Prior to the Federal Court of Appeal decision in Raza v. MCI  F.C.J. No. 1632, PRRA officers had taken the position that the findings of the refugee board, particularly credibility findings, could not be reconsidered. The Raza decision changed that. The Court of Appeal held that new evidence demonstrating that the refugee board had erred, could be considered. Mr. Poulton represented the appellant, Raza.
FEDERAL COURT TRIAL DIVISION
In Yoo v. Canada  F.C.J. No. 423 the Federal Court decided that children over 18 years of age and dependent on their father were entitled to an assessment of their best interests under the Baker formulation. Mr. Poulton argued on behalf of the applicants.
In a decision released on April 1, 2010, the Federal Court overturned a decision by a humanitarian officer on the grounds that he had ignored evidence on the circumstances of girls and women in Nigeria. Mr. Poulton acted for the applicant in Isado v. MCI  FCJ N0. 401.
In Baeza v. MCI  F.C.J. No. 439, the Federal Court rendered an important decision on humanitarian applications. The court overturned a negative H & C decision, holding that it was wrong for the immigration officer to consider periods of unauthorized work as factors against the applicant. Mr. Poulton represented the applicant.
An overseas visa officer had issued inadequate reasons in refusing a group sponsorship of a refugee. Mr. Poulton represented the applicants in Shokohi v. MCI  FC 443, in which the Court quashed the visa officer’s decision.
In Gill v. MCI  the Court allowed a judicial review application and overturned a visa officer’s decision which separated out a dependant child from a skilled worker application. The officer had decided the child was not dependent as she had missed one year of her post secondary schooling and was doing poorly in her course work. The Court held that the test to be applied in determining dependency of a child was the intention of the child to remain in school full time and whether in intention and action he or she had abandoned school. Mr. Poulton represented the applicants.
In Ragupathy v. MPSP  F.C.J. No. 1717 Mr. Poulton successfully argued for the applicant. The Court held that where a material change in country conditions had taken place, section 7 of the Charter mandated an updated risk assessment.
The Federal Court decided in KoKo Win v. MCI  F.C.J. No. 1434 that a PRRA officer had erred by relying on a legal standard of certainty and in failing to consider a claim to protection based on the doctrine of refugee sur place. Mr. Poulton acted for the applicant.
Mr. Poulton successfully represented the respondent in MCI v. Chico  F.C.J. No. 994, confirming that she had a right of appeal before the Immigration Appeal Division of the IRB on the allegation that she had misrepresented her circumstances on entering Canada. Ms. Chico had won her appeal before the IAD.

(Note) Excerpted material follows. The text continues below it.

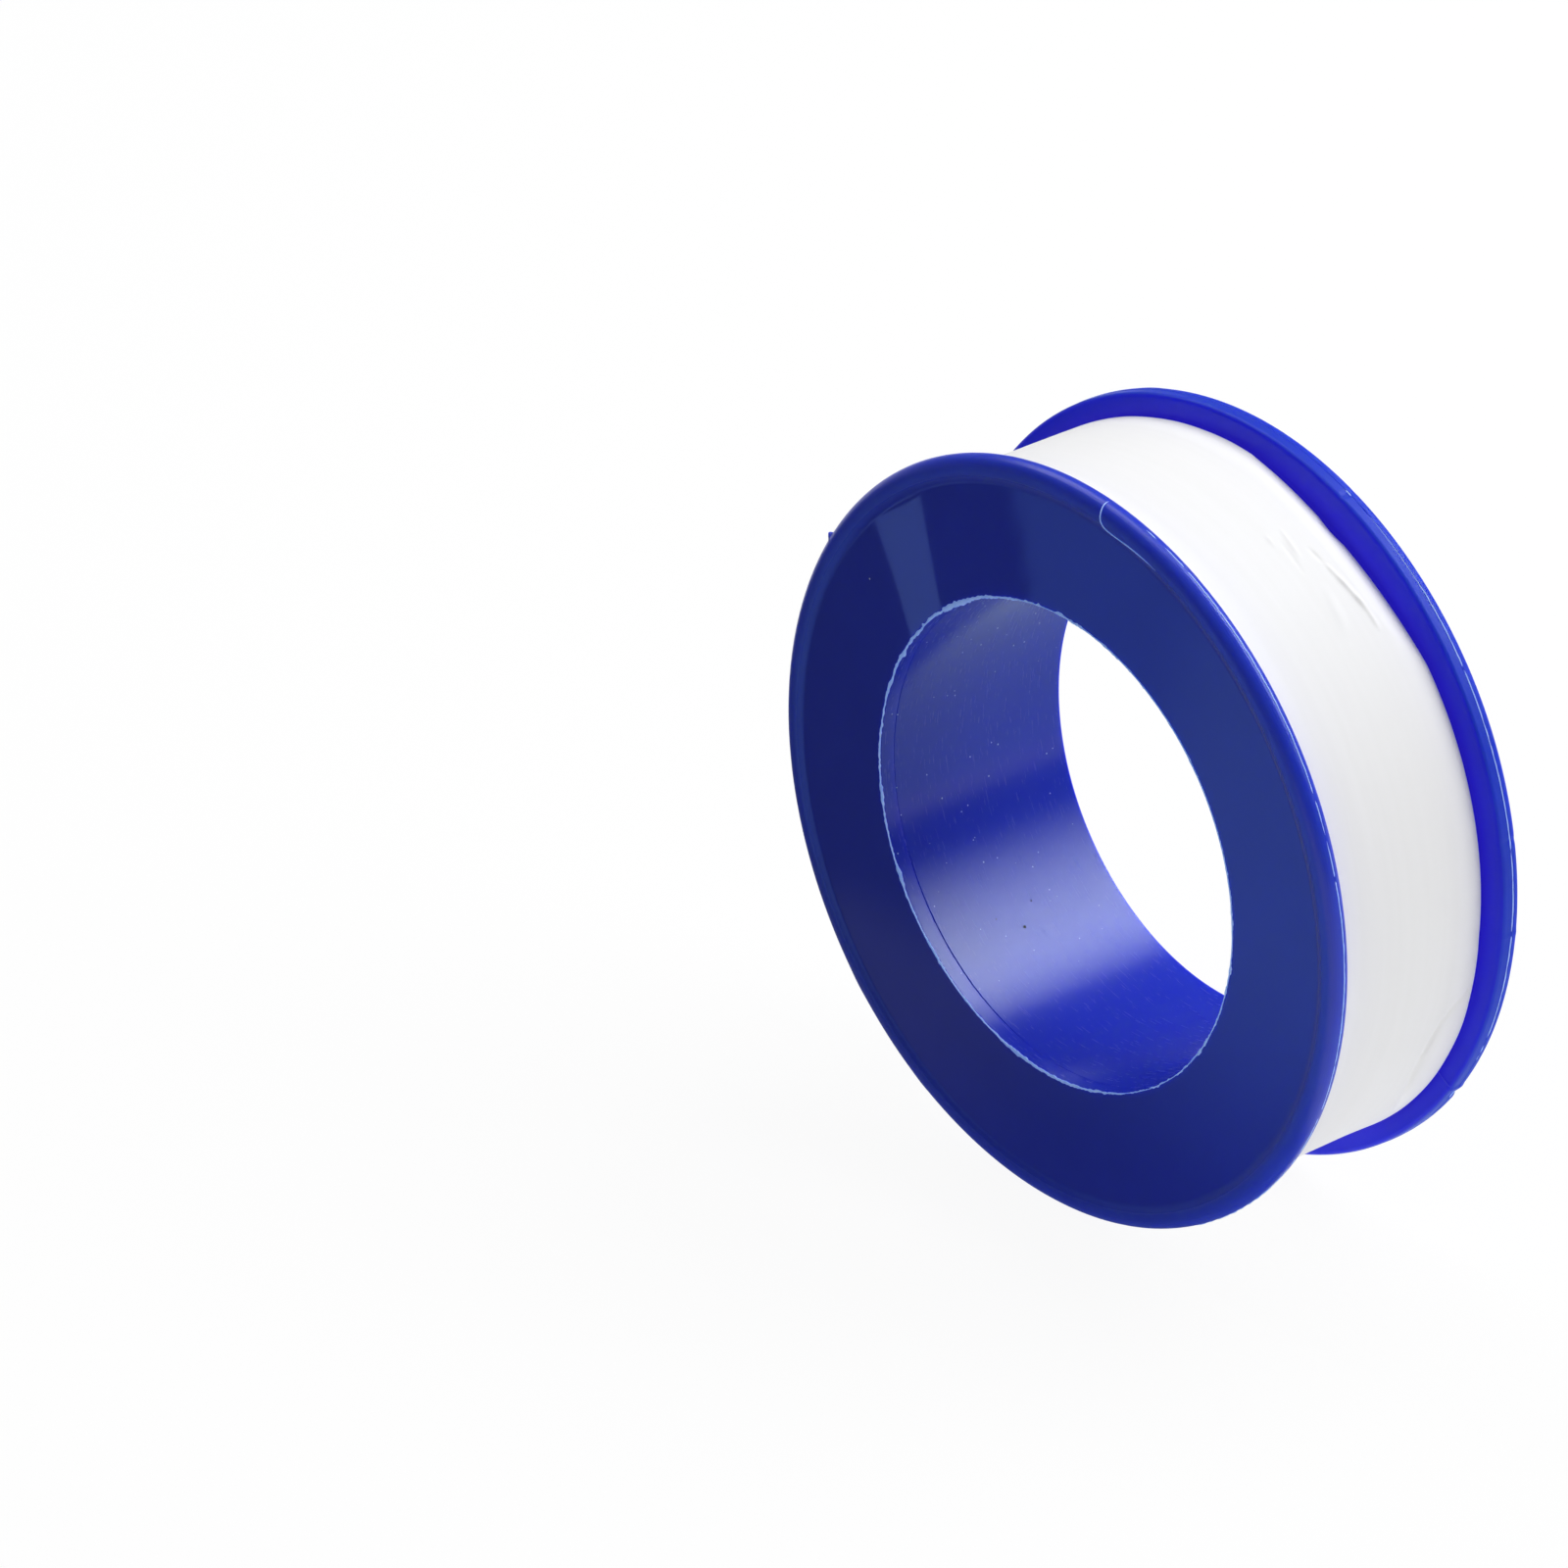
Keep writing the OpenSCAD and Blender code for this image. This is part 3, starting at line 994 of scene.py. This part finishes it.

In only a limited number of cases the Federal Court has recognized the duty on an immigration officer to re-open an application when faced with new evidence. Once such case in which the Court recognized this duty and ordered an officer to reconsider was Tchassovnikov v. MCI  FCJ No. 1111. Mr. Poulton represented the applicant in this case.
In Hamidi v. MCI  FCJ No. 402 the Court allowed a judicial review application of a visa officer’s decision that the applicant was inadmissible because he had been a prescribed senior official of a government that engages in systematic human rights violations. The officer had ignored evidence and issued an unreasonable decision. Mr. Poulton represented the applicant.
IMMIGRATION APPEAL DIVISION
In a landmark decision in Abreu v. MPSEP  I.A.D.D. No. 671, the Immigration Appeal Division recognized, for the first time, that the taking of a permanent resident document by a visa officer overseas from a permanent resident prior to 2002 had no legal effect. In that case the appellant had been landed in Canada in the early 1990s and then returned to his home country for a number of years. He was informed by the visa post in his home country that as he was outside of Canada for an extended period he had lost his status in Canada as a permanent resident. The officer then took the appellant’s landing document from him. The appellant subsequently came back to Canada as a visitor and remained for close to 10 years with no status. In quashing an exclusion order against him the IAD held that the appellant had remained a landed immigrant of Canada as the overseas visa officer had no jurisdiction to revoke permanent residency. Mr. Poulton represented the appellant.
In another landmark decision in Gittens v. MCI  IAD TA7-05949, the Appeal Division held that an applicant in an overseas sponsorship application could remain in Canada for his spousal interview. The applicant had significant family responsibilities in Canada and the IAD exercised its humanitarian discretion to allow him to remain in Canada. The overseas sponsorship was necessary as the applicant had a criminal record and was inadmissible. On appeal, the IAD also decided that the humanitarian factors over-shadowed the criminality and that he should be permitted to remain united with his wife and family in Canada. Mr. Poulton represented the appellant and applicant.